The 250 Special emerged in 1968 near the end of the Model 250's production run as a trim-level variant. Polaroid had by this point established that different finishes and feature sets could command meaningfully different prices from the same consumer electronics buyer. The brass trim on the 250 Special - applied to external hardware points that were otherwise chrome-plated plastic or bare steel on the standard 250 - served both aesthetic and perceptual purposes: it communicated quality and differentiated the product visually at point of sale.
The 250 Special coincided with Polaroid's broader push into the gift market during the late 1960s. Edwin Land and Polaroid's marketing department understood that instant cameras had strong gift appeal, and a premium-trimmed variant with appropriate packaging could reach buyers who would not otherwise consider a standard Land Camera for themselves. The 250 Special appears to have been produced in relatively limited quantities compared to the standard 250; it is less commonly encountered on the used market today.
Polaroid discontinued the 100-series folding pack-film cameras in the early 1970s as the company transitioned its consumer marketing toward the SX-70 system. Fujifilm continued to produce compatible FP-100C and FP-3000B pack films until 2016, which sustained a collector and fine-art market for pack-film cameras well after Polaroid's own film production ended.
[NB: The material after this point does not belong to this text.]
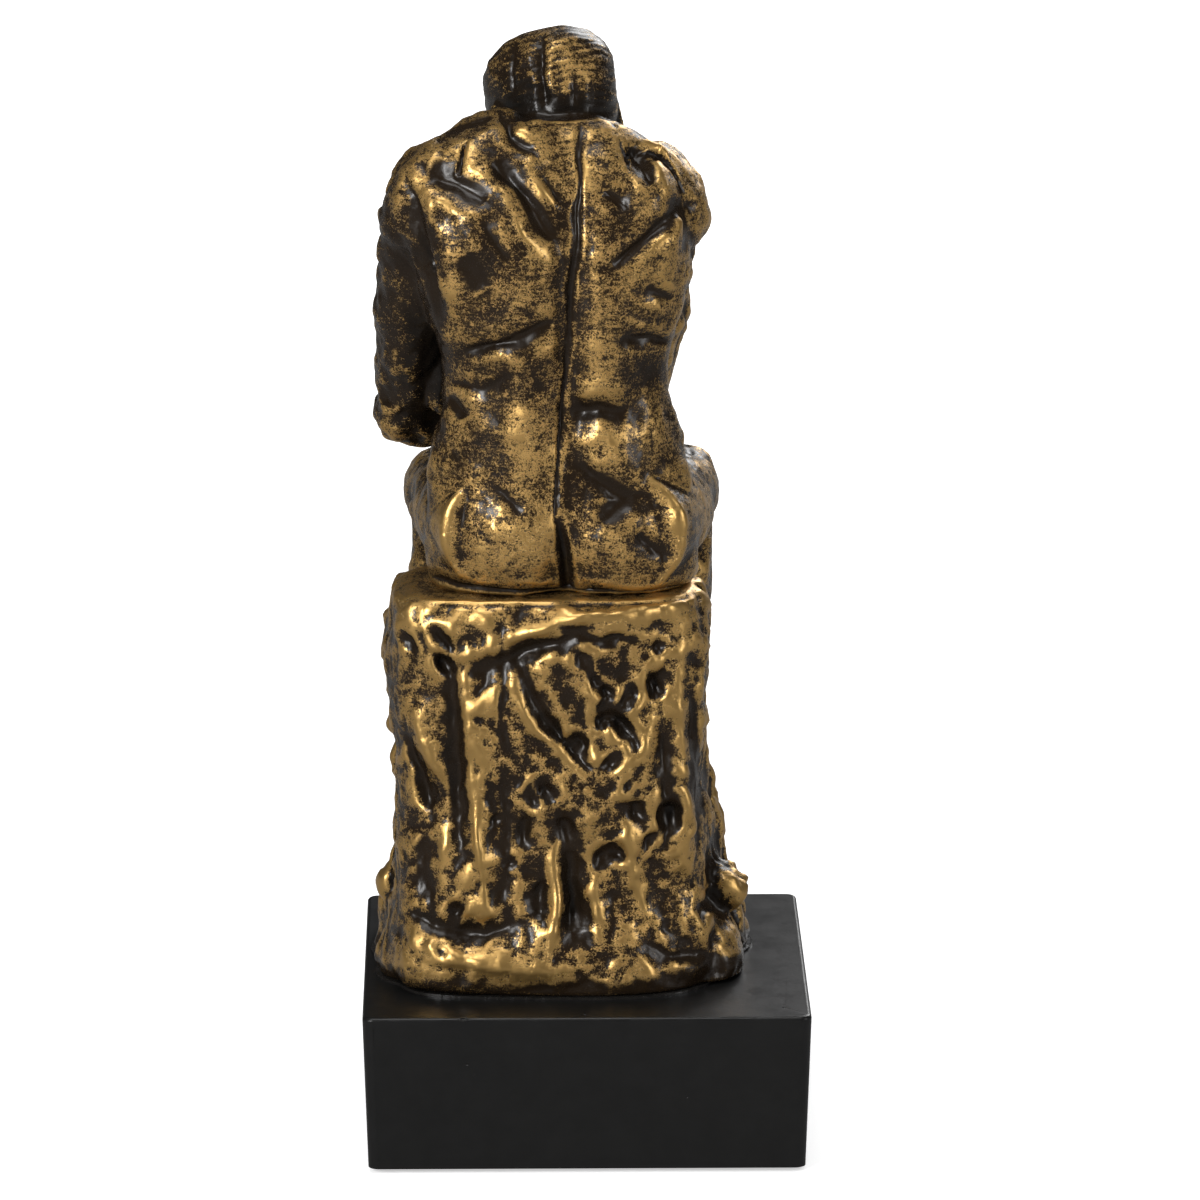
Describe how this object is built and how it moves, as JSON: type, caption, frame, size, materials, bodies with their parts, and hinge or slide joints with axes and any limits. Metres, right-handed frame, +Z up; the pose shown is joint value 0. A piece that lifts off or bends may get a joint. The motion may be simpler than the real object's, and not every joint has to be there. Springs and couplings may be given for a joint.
{
  "type": "seated thinker statue",
  "caption": "Antique gold statue of a seated man deep in thought, chin on hand, on a rough rock and a square black plinth.",
  "frame": {"origin": "centre of the underside, on the surface that the felt feet stand on", "axes": "+Z up, the figure faces -Y, the figure's left is +X"},
  "size_m": [0.104, 0.104, 0.2591],
  "materials": {
    "gold_rubbed_resin": "cast resin, black base coat, rubbed with antique gold",
    "black_lacquer": "satin black lacquer on cast resin",
    "felt": "black pressed felt",
    "hardboard": "brown hardboard",
    "zinc_steel": "zinc plated",
    "pin_steel": "drawn steel rod",
    "brass_insert": "turned brass",
    "epoxy": "black epoxy squeeze-out"
  },
  "bodies": {
    "root": {"felt_feet": "felt", "plinth": "black_lacquer", "base_board": "hardboard", "base_board_screws": "zinc_steel", "fixing_screws": "zinc_steel", "fixing_washers": "zinc_steel", "rock_inserts": "brass_insert", "glue_bed": "epoxy", "rock": "gold_rubbed_resin", "torso": "gold_rubbed_resin", "head": "gold_rubbed_resin", "left_leg": "gold_rubbed_resin", "right_leg": "gold_rubbed_resin", "left_arm": "gold_rubbed_resin", "right_arm": "gold_rubbed_resin", "lap_cloth": "gold_rubbed_resin", "seat_pins": "pin_steel", "hip_pins": "pin_steel", "shoulder_pins": "pin_steel", "neck_pin": "pin_steel", "foot_pins": "pin_steel"}
  },
  "joints": []
}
The 250 Special represents Polaroid's understanding that cameras could be sold as objects of desire rather than purely as tools. The brass trim has no optical or mechanical effect; its purpose was entirely about the experience of ownership and the impression made when the camera was given as a gift or displayed on a shelf. This kind of hardware differentiation - premium materials on an otherwise identical product - became a persistent pattern in camera marketing and continues in contemporary premium compacts.
For users and collectors today, the 250 Special is also notable because the underlying 250 platform is genuinely capable. The rangefinder-coupled lens delivers sharper focus than the fixed-focus models that constituted most of Polaroid's 100-series volume, and the automatic exposure system handles a wide range of daylight and flash conditions reliably. The brass trim adds collector appeal beyond the standard 250 without changing the shooting experience.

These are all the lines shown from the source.